= Harvey Sindima =

Harvey J Sindima is a Malawian theologian, philosopher, professor and author. He has written extensively on matters of African philosophy, religious ethics and spirituality. He is the original voice behind the Malawian philosophy of personhood: "umunthu". He also works on independent charity project called Blantyre North Relief Project (BNRP) in Blantyre, Malawi with his wife Gertrude Sindima.

As part of the BNRP, Harvey and Gertrude Sindima have built an independent university, Sindima Memorial Institute. It is a liberal arts university with a great emphasis in the fields of medicine, science, arts and technology. It is built solidly on the foundations of "umunthu."
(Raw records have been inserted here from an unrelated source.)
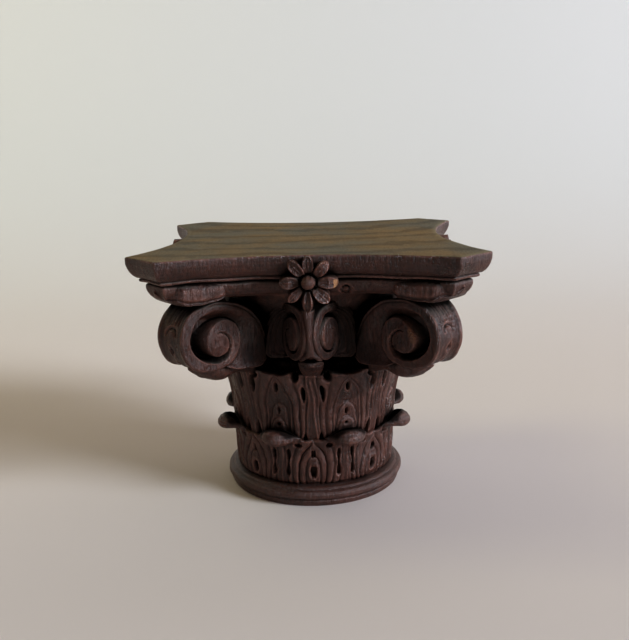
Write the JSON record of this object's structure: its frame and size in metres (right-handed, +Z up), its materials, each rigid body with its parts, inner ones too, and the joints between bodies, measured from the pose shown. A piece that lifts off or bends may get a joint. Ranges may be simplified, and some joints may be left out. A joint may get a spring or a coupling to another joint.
{
  "type": "wooden column capital",
  "caption": "Carved wooden column capital with leaf rings, corner scrolls, flowers and a hollow-sided square top on a round foot.",
  "frame": {"origin": "centre of the round underside, on the surface it stands on", "axes": "+Z up through the column, -Y towards the side seen in front, +X to that side's right"},
  "size_m": [0.2, 0.2, 0.16],
  "materials": {
    "stained_wood": "dark red-brown stained and waxed hardwood, worn lighter on raised edges, dusty in the hollows, bare end grain on top"
  },
  "bodies": {
    "root": {"capital": "stained_wood"}
  },
  "joints": []
}
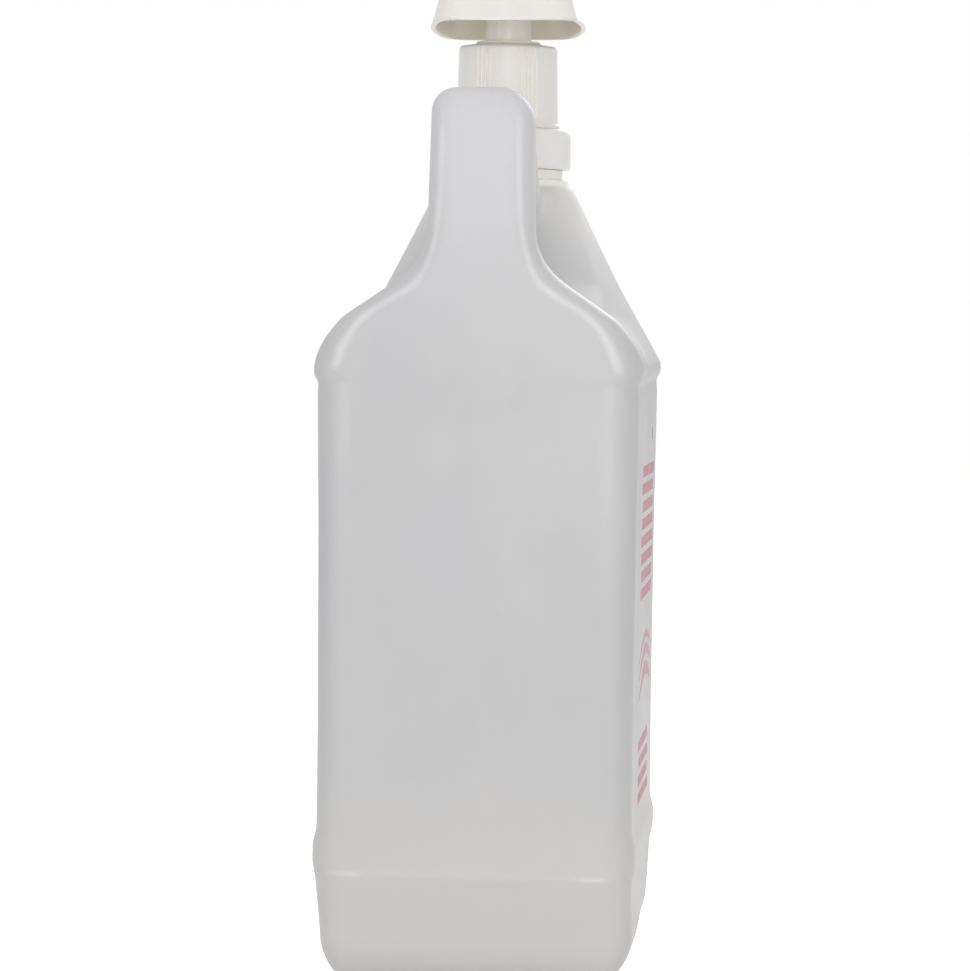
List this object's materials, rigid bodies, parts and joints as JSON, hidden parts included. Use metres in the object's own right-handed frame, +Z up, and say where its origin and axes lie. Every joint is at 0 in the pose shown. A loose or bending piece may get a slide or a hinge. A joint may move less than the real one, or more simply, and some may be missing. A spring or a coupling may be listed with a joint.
{
  "type": "pump bottle",
  "caption": "Blow-moulded jug with a loop handle at one end and a push-down pump dispenser screwed on its neck; the head presses, turns and the closure unscrews.",
  "frame": {"origin": "middle of the jug's body at the surface it stands on", "axes": "+Z up, +X from the handle end to the pump and spout end, -Y towards the printed side"},
  "size_m": [0.1887, 0.108, 0.3523],
  "materials": {
    "natural_polythene": "translucent natural, soft satin",
    "print_ink": "flat screen-print ink",
    "white_polypropylene": "satin moulded white",
    "seal_foam": "soft closed foam",
    "barrel_plastic": "natural, satin",
    "tube_plastic": "natural, translucent",
    "piston_plastic": "soft, satin",
    "spring_steel": "drawn wire",
    "ball_steel": "polished"
  },
  "bodies": {
    "bottle": {"bottle": "natural_polythene", "side_print": "print_ink"},
    "pump_unit": {"neck_gasket": "seal_foam", "pump_barrel": "barrel_plastic", "stem_guide": "barrel_plastic", "ribbed_collar": "white_polypropylene", "ball_cage": "barrel_plastic", "dip_tube": "tube_plastic", "spring": "spring_steel"},
    "closure": {"closure_ring": "white_polypropylene"},
    "piston": {"piston": "piston_plastic"},
    "head": {"pump_stem": "barrel_plastic", "pump_head": "white_polypropylene"},
    "inlet_ball": {"inlet_ball": "ball_steel"},
    "outlet_ball": {"outlet_ball": "ball_steel"}
  },
  "joints": [
    {"name": "pump_lift", "type": "slide", "parent": "bottle", "child": "pump_unit", "axis": [0, 0, 1], "range_m": [0, 0.00529]},
    {"name": "closure_turn", "type": "hinge", "parent": "pump_unit", "child": "closure", "pos_m": [0.037, 0, 0.282], "axis": [0, 0, 1], "range_deg": [0, 450]},
    {"name": "press", "type": "slide", "parent": "pump_unit", "child": "piston", "axis": [0, 0, -1], "range_m": [0, 0.0195], "stiffness_N_per_m": 400, "springref_m": -0.01, "deforming": ["spring"]},
    {"name": "head_turn", "type": "hinge", "parent": "piston", "child": "head", "pos_m": [0.037, 0, 0.33], "axis": [0, 0, 1], "continuous": true},
    {"name": "inlet_ball_lift", "type": "slide", "parent": "pump_unit", "child": "inlet_ball", "axis": [0, 0, 1], "range_m": [0, 0.002]},
    {"name": "outlet_ball_lift", "type": "slide", "parent": "head", "child": "outlet_ball", "axis": [0, 0, 1], "range_m": [0, 0.002]}
  ],
  "couplings": [
    {"joint": "closure_turn", "follows": "pump_lift", "rad_per_m": 1485.4}
  ]
}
He received a CTS at the Church of Central Africa Presbyterian Theological College in 1976. He attended the CPS New College and University of Edinburgh well. He received a master's degree in divinity from the International Theological Center in 1982 and a PhD at Princeton Theological Seminary in 1988. He currently teaches at Colgate University.

==Books==
- The Gospel According to the Marginalized - 2010
- Introduction to Religious Studies - 2009
- Reclaiming Christianity in the 21st. Century: Building a Spiritual Powerhouse - 2007
- The Gospel According to John: A Devotional Commentary - 2006
- Africa's Agenda: The Legacy of Liberalism and Colonialism in the Crisis of African Values (Contributions in Afro-American and African Studies: Contemporary Black Poets)- 2005
- The Gospel According to the Marginalized (Martin Luther King Jr. Memorial Studies in Religion, Culture, and Social Development ; Vol. 6) - 2005
- Malawi's First Republic: An Economic and Political Analysis - 2002
- Religious and Political Ethics in Africa: A Moral Inquiry (Contributions in Afro-American and African Studies)- 1998
- Drums of Redemption: An Introduction to African Christianity (Contributions to the Study of Religion)- 1994
- The Legacy of Scottish Missionaries in Malawi (Studies in the History of Missions) - 1992
Chapters:
- Education and Independence: Education in South Africa, 1658-1988 (Contributions in Afro-American and African Studies: Contemporary Black Poets) by Simphiwe A. Hlatshwayo-2000
- Major Issues in Islam: The Challenges Within and Without. Lanham, MD: Hamilton Books. 2018 ISBN 9780761870166.